I also experimented with other lake patterns against the Bruised Leech, e.g. a Carey Special and a couple of other leech-type patterns, varying the weights and retrieves. Same result: Every fish took the Hot OR-beaded fly.
Conclusion: Either the trout in XXX Lake just have a thing for the Hot OR bead or this is a REALLY good lake fly. Or both. Since I had similar results on (another) XXX Lake a couple of days before, I’m suspecting that the #12 Hot-OR Tung. Beaded Bruised Leech is a really good lake fly.
Hence forth, I will include the #12 Hot OR 3.5mm Tung-Beaded Bruised Leech as one of my “Confidence” lake patterns.

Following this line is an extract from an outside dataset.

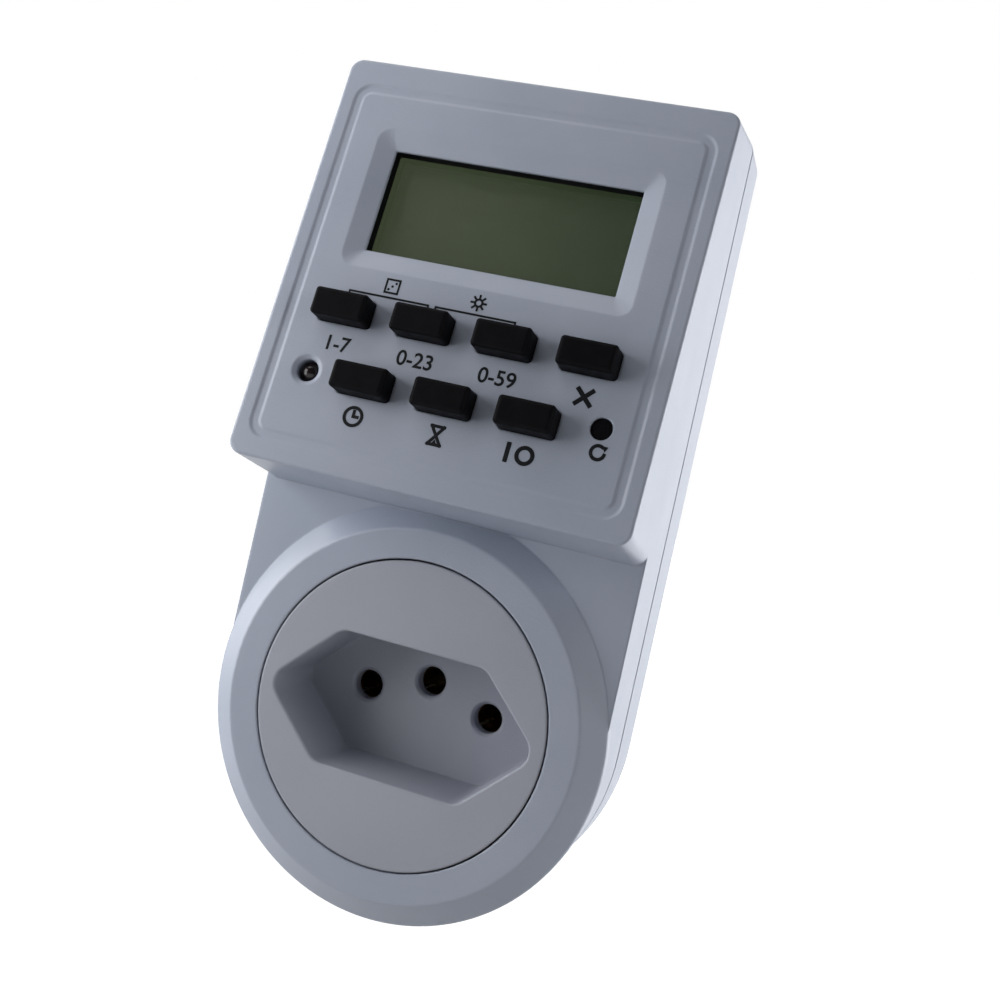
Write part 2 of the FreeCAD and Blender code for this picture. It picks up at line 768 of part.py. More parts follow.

Thanks for recommending it! I’ll continue to experiment and will let you know if results vary.
Cheers,
Doug
I have often mentioned the Orange Beaded flies in my report for the lakes, but I just loved this report that Doug shared so much I thought I would include it here for you all to enjoy as well. BTW, I was searching photos for a presentation I am putting together and found a few orange beaded olive walts worms in phots hanging off the side lip of a few nice fish. So it is also a good bead color in the rivers.
See you in the shop or out on the water.